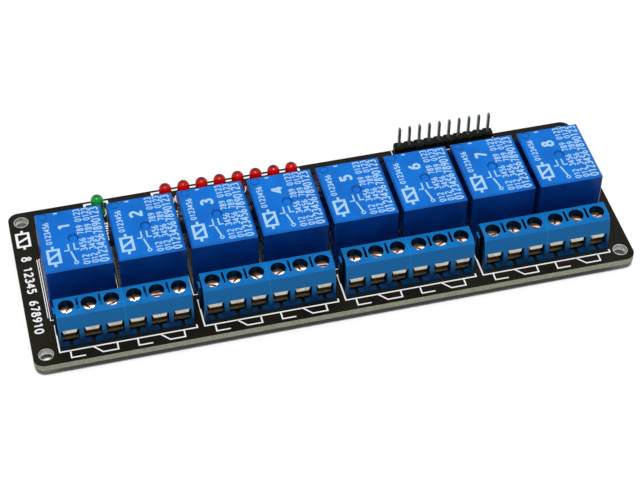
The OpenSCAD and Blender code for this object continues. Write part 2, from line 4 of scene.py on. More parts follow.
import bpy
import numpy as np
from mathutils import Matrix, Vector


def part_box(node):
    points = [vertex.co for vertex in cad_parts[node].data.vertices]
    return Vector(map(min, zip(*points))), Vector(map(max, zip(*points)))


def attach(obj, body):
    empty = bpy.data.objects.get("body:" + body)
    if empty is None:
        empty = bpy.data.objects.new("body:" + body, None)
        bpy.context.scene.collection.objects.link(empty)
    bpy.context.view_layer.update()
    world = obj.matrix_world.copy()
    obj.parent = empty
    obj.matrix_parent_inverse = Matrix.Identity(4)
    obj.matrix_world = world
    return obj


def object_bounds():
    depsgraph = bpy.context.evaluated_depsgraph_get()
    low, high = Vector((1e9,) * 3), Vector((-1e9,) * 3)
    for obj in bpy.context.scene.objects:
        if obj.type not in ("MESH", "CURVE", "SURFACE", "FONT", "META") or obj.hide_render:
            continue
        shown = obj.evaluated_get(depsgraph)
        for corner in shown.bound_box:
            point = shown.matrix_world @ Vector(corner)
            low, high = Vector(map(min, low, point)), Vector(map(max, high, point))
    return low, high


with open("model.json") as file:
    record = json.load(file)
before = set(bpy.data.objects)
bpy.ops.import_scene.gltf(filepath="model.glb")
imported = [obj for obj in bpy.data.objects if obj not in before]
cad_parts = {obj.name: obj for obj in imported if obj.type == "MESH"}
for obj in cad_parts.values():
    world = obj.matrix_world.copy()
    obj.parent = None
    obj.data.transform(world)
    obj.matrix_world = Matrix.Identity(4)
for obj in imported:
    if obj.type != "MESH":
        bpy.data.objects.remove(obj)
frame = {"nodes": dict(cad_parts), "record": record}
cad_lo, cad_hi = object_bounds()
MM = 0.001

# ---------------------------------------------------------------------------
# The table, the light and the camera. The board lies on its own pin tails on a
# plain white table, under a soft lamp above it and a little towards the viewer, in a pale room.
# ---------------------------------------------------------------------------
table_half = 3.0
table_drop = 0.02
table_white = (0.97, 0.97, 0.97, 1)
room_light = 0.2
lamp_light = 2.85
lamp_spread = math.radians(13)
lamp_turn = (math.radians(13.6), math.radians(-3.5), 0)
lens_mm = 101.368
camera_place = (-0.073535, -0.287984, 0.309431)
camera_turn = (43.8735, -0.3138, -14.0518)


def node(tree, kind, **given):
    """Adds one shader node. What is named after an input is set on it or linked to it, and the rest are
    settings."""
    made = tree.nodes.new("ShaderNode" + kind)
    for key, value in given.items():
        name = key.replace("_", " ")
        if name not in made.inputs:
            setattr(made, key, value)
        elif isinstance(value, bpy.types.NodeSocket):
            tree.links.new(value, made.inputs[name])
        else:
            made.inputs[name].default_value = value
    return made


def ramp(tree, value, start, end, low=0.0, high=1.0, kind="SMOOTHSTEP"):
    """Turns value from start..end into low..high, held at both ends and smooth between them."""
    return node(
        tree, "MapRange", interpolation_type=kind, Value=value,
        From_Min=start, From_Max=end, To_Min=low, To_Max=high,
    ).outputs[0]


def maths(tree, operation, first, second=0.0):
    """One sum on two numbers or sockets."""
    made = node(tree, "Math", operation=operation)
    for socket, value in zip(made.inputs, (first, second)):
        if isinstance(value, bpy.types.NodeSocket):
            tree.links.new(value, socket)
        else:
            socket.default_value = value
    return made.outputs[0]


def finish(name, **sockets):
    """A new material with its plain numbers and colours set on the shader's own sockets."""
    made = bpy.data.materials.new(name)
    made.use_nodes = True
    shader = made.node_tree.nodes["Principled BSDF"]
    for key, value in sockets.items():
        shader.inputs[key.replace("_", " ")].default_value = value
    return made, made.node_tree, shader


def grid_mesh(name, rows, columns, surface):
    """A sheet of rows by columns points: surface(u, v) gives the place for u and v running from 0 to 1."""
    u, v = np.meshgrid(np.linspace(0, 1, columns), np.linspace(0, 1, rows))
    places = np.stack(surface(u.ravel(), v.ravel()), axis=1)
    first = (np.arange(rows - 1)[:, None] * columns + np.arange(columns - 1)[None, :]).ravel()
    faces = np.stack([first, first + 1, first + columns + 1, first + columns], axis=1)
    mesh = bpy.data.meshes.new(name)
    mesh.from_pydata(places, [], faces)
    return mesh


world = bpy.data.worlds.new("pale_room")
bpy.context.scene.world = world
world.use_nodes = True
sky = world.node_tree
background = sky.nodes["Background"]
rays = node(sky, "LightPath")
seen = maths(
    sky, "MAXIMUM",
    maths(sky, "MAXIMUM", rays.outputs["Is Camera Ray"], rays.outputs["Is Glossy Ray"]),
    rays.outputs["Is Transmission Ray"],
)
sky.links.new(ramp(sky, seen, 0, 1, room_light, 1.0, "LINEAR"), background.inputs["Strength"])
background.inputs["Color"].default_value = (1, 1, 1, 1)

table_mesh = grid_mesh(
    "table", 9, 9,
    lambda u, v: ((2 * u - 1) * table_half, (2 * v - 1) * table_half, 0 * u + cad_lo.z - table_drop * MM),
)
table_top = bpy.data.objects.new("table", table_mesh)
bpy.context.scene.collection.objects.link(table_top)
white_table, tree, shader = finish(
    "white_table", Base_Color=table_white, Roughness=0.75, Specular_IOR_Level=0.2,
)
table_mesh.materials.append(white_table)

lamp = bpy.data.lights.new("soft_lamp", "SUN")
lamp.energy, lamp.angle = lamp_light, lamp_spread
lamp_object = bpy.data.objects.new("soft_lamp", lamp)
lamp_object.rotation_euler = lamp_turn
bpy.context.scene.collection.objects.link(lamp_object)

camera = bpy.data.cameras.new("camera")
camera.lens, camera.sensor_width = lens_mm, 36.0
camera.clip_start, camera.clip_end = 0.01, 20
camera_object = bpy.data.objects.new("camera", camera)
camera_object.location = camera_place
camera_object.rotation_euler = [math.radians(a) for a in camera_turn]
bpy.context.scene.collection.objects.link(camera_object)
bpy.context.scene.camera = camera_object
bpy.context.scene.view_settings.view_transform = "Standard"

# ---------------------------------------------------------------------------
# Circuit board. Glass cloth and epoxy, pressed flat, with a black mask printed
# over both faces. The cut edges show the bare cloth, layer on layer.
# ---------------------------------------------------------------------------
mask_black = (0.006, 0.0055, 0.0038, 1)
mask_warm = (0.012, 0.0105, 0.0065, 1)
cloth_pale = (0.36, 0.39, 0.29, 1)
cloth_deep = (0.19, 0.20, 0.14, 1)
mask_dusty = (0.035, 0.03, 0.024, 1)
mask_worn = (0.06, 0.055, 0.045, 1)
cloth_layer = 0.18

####

Please reproduce exactly the lines above, beginning with the first and ending with the line that contains "obj.data.transform(world)", and include nothing outside that range.

RESPONSE FOR THIS EXERCISE:
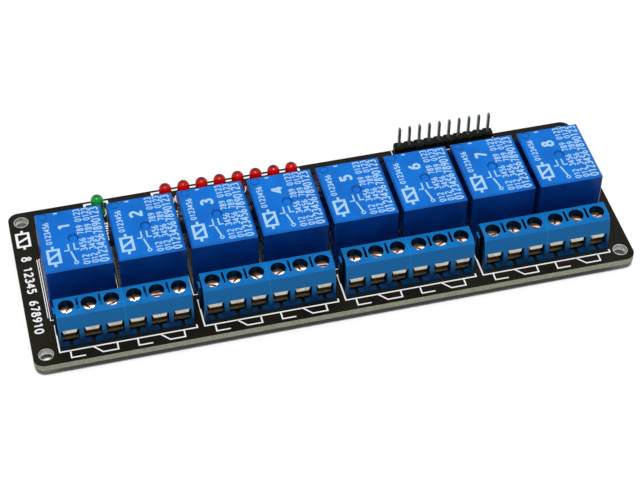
The OpenSCAD and Blender code for this object continues. Write part 2, from line 4 of scene.py on. More parts follow.
import bpy
import numpy as np
from mathutils import Matrix, Vector


def part_box(node):
    points = [vertex.co for vertex in cad_parts[node].data.vertices]
    return Vector(map(min, zip(*points))), Vector(map(max, zip(*points)))


def attach(obj, body):
    empty = bpy.data.objects.get("body:" + body)
    if empty is None:
        empty = bpy.data.objects.new("body:" + body, None)
        bpy.context.scene.collection.objects.link(empty)
    bpy.context.view_layer.update()
    world = obj.matrix_world.copy()
    obj.parent = empty
    obj.matrix_parent_inverse = Matrix.Identity(4)
    obj.matrix_world = world
    return obj


def object_bounds():
    depsgraph = bpy.context.evaluated_depsgraph_get()
    low, high = Vector((1e9,) * 3), Vector((-1e9,) * 3)
    for obj in bpy.context.scene.objects:
        if obj.type not in ("MESH", "CURVE", "SURFACE", "FONT", "META") or obj.hide_render:
            continue
        shown = obj.evaluated_get(depsgraph)
        for corner in shown.bound_box:
            point = shown.matrix_world @ Vector(corner)
            low, high = Vector(map(min, low, point)), Vector(map(max, high, point))
    return low, high


with open("model.json") as file:
    record = json.load(file)
before = set(bpy.data.objects)
bpy.ops.import_scene.gltf(filepath="model.glb")
imported = [obj for obj in bpy.data.objects if obj not in before]
cad_parts = {obj.name: obj for obj in imported if obj.type == "MESH"}
for obj in cad_parts.values():
    world = obj.matrix_world.copy()
    obj.parent = None
    obj.data.transform(world)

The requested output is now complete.